Dans le domaine littéraire, nous retrouvons encore ce terrible individualisme. M. Louis Blanc a découvert que Voltaire n’était pas socialiste, et pour prouver qu’il n’aimait pas assez le peuple, il cite quelques passages de sa correspondance. Il y avait en effet chez Voltaire un penchant très marqué pour l’élégance des mœurs aristocratiques et les traditions de la monarchie. Toutefois il n’est pas exact de prétendre, comme l’a fait M. Louis Blanc, que ce génie si juste et si clairvoyant n’ait jamais eu de préoccupations politiques et n’ait jamais cru à la possibilité d’une rénovation sociale. Voici ce qu’écrivait Voltaire en 1764 au marquis de Chauvelin : « Tout ce que je vois jette les semences d’une révolution qui arrivera immanquablement, et dont je n’aurai pas le plaisir d’être témoin. Les Français arrivent tard à tout, mais enfin ils arrivent. La lumière s’est tellement rapprochée de proche en proche, qu’on éclatera à la première occasion, et alors ce sera un beau tapage. Les jeunes gens sont bien heureux ; ils verront de belles choses. » Ce n’est pas la seule des assertions téméraires de M. Louis Blanc que nous puissions relever au sujet des grands hommes du XVIIe siècle. Que dirons-nous de ce jugement sur Montesquieu ? « Quand on étudie sérieusement Montesquieu, on s’étonne de le trouver si affirmatif à la fois et si faible.
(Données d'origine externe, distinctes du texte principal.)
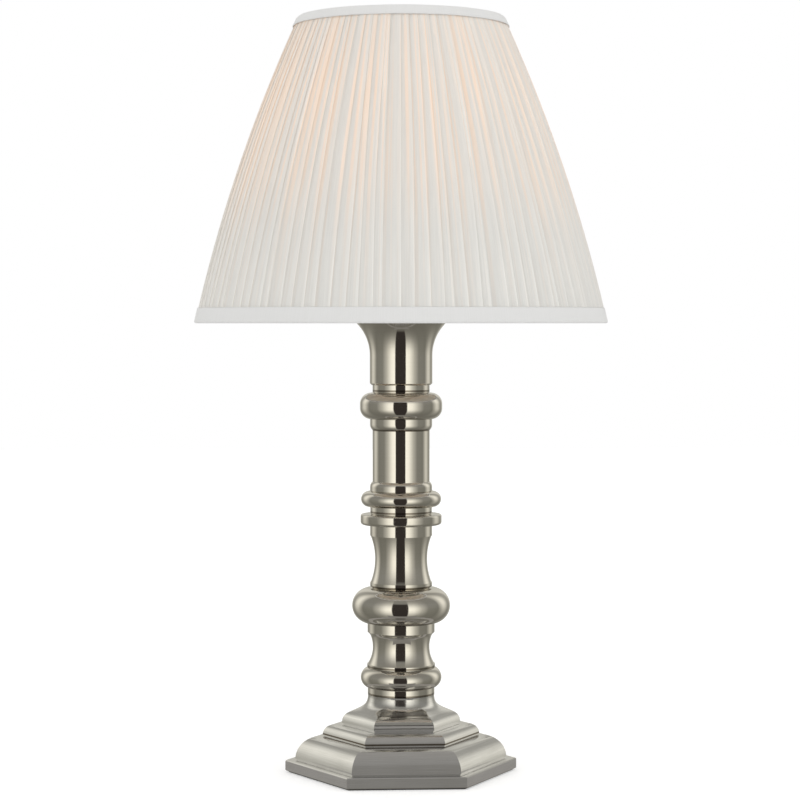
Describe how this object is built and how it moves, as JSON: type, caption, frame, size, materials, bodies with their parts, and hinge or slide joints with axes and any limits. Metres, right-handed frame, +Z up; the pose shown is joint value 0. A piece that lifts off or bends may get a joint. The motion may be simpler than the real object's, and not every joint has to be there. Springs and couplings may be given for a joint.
{
  "type": "candlestick lamp",
  "caption": "Table lamp with a turned polished nickel candlestick stem on a stepped hexagonal foot, and a pleated off-white bowed shade held by a harp and finial.",
  "frame": {"origin": "centre of the underside of the felt pad, on the stem's axis", "axes": "+Z up the stem, -Y towards the front facet of the foot, +X towards a corner of the foot on the right"},
  "size_m": [0.4128, 0.4128, 0.758],
  "materials": {
    "polished_nickel": "polished nickel plate with a faint satin grain",
    "bright_steel": "bright plated steel wire and fasteners",
    "socket_nickel": "thin drawn shell, bright nickel",
    "cast_iron": "as cast, black",
    "felt": "pressed felt",
    "black_plastic": "satin black moulding",
    "fibre_liner": "brown fibre sleeve",
    "phenolic": "black phenolic moulding",
    "brass": "plain drawn brass",
    "bulb_glass": "frosted white glass",
    "clear_glass": "clear glass mount",
    "bulb_cap_metal": "drawn bright cap",
    "pleated_cloth": "off-white pleated cloth, slightly translucent",
    "lining_cloth": "smooth off-white lining",
    "band_cloth": "folded off-white trim band"
  },
  "bodies": {
    "stand": {"felt_pad": "felt", "foot_plate": "polished_nickel", "base_weight": "cast_iron", "rod_lock_nut": "bright_steel", "rod_washer": "bright_steel", "base_tier_lower": "polished_nickel", "base_tier_middle": "polished_nickel", "base_tier_upper": "polished_nickel", "cord_bushing": "black_plastic", "base_collar": "polished_nickel", "lower_bead": "polished_nickel", "lower_vase": "polished_nickel", "main_knop": "polished_nickel", "upper_vase": "polished_nickel", "disc_flange": "polished_nickel", "spacer_ring": "polished_nickel", "upper_bead": "polished_nickel", "column_foot_ring": "polished_nickel", "column_tube": "polished_nickel", "column_head_ring": "polished_nickel", "upper_knop": "polished_nickel", "neck_ring": "polished_nickel", "candle_cup": "polished_nickel", "cup_cap": "polished_nickel", "cup_lock_nut": "bright_steel", "threaded_rod": "bright_steel", "harp_saddle": "bright_steel", "socket_cap": "socket_nickel", "socket_shell": "socket_nickel", "socket_insulator": "fibre_liner", "socket_interior": "phenolic", "socket_screw_shell": "brass", "socket_contact": "brass"},
    "harp": {"harp_wire": "bright_steel", "harp_stud": "bright_steel"},
    "sleeve_left": {"harp_sleeve_left": "bright_steel"},
    "sleeve_right": {"harp_sleeve_right": "bright_steel"},
    "switch": {"switch_shaft": "brass", "switch_knob": "black_plastic"},
    "bulb": {"bulb_glass": "bulb_glass", "bulb_cap": "bulb_cap_metal", "bulb_contact": "bulb_cap_metal", "bulb_stem": "clear_glass", "bulb_filament": "bright_steel"},
    "shade": {"shade_pleats": "pleated_cloth", "shade_lining": "lining_cloth", "shade_top_band": "band_cloth", "shade_bottom_band": "band_cloth", "shade_top_ring": "bright_steel", "shade_bottom_ring": "bright_steel", "shade_ribs": "bright_steel", "shade_spider": "bright_steel"},
    "finial": {"finial": "polished_nickel"}
  },
  "joints": [
    {"name": "harp_lift", "type": "slide", "parent": "stand", "child": "harp", "axis": [0, 0, 1], "range_m": [0, 0.02]},
    {"name": "sleeve_left_slide", "type": "slide", "parent": "harp", "child": "sleeve_left", "axis": [0, 0, 1], "range_m": [0, 0.014]},
    {"name": "sleeve_right_slide", "type": "slide", "parent": "harp", "child": "sleeve_right", "axis": [0, 0, 1], "range_m": [0, 0.014]},
    {"name": "switch_turn", "type": "hinge", "parent": "stand", "child": "switch", "pos_m": [0, -0.02, 0.4843], "axis": [0, -1, 0], "continuous": true},
    {"name": "bulb_turn", "type": "hinge", "parent": "stand", "child": "bulb", "pos_m": [0, 0, 0.5], "axis": [0, 0, 1], "range_deg": [0, 1620]},
    {"name": "shade_lift", "type": "slide", "parent": "harp", "child": "shade", "axis": [0, 0, 1], "range_m": [0, 0.31]},
    {"name": "finial_turn", "type": "hinge", "parent": "shade", "child": "finial", "pos_m": [0, 0, 0.74], "axis": [0, 0, 1], "continuous": true}
  ]
}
Sa profondeur prétendue n’est qu’à la surface : c’est un déguisement de ses erreurs. » Ce n’est pas à Montesquieu que ces lignes feront du tort, et elles ont achevé de nous convaincre combien peu M. Louis-Blanc a l’esprit historique et critique. Nous le voyons entièrement subjugué par les opinions qui ont cours dans son parti et dans ce qu’il appelle l’école de la fraternité. Ainsi Morelly et Mably sont de grands penseurs, et nous apprenons en revanche que l’esprit de Turgot manquait d’étendue. À la vue de pareilles étourderies, n’est-on pas consterné quand on songe que l’étendue est précisément le principal caractère du génie de Turgot ?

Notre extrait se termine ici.